Pour finir le prélat lance un appel : « Comme pasteur, je dis au monde que mon peuple continue de souffrir et qu’il a besoin du soutien de la communauté internationale ».

Le témoignage du cardinal Mykola Bychok résonne comme un cri de douleur et d’espérance. Il rappelle la fidélité de l’Église gréco-catholique ukrainienne face aux persécutions, l’attachement indéfectible de son peuple à la foi et à la dignité, et la proximité constante du pape Léon XIV qui, dès les premiers jours de son pontificat, a placé la paix au centre de son ministère.Mais ce cri ne saurait être compris comme une condamnation sans nuances.
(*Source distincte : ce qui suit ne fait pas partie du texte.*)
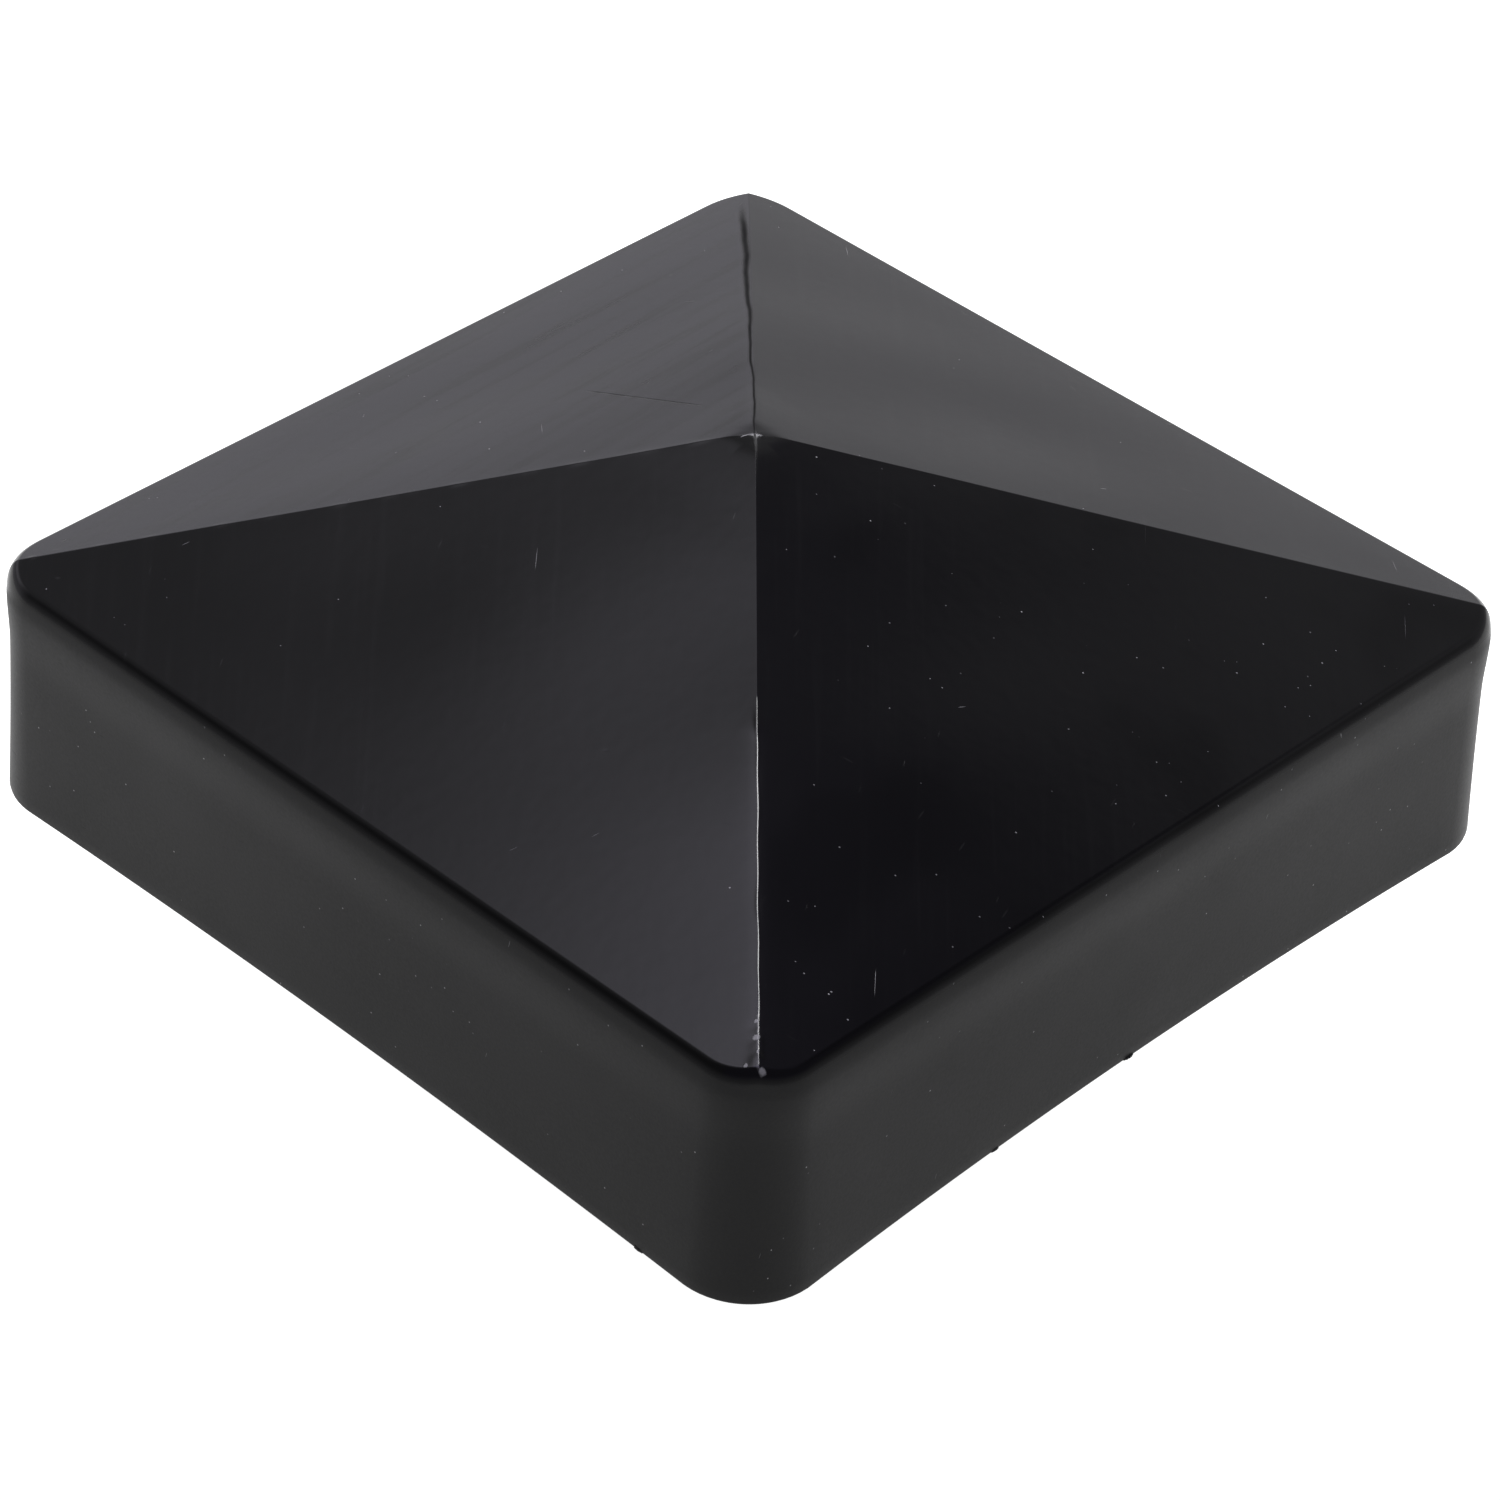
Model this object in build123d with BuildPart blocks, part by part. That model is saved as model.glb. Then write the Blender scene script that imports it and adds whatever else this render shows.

Car si l’Ukraine paie un lourd tribut, il ne faut pas oublier qu’en Russie aussi, des familles pleurent leurs enfants tombés, des fidèles souffrent en silence, et de nombreux innocents, qui n’ont pas choisi la guerre, en subissent les conséquences. L’appel du cardinal Bychok rejoint ainsi celui du pape : travailler à une paix juste et durable, qui reconnaisse la vérité des faits, mais qui n’oublie pas que, des deux côtés du conflit, ce sont des vies humaines qui sont brisées.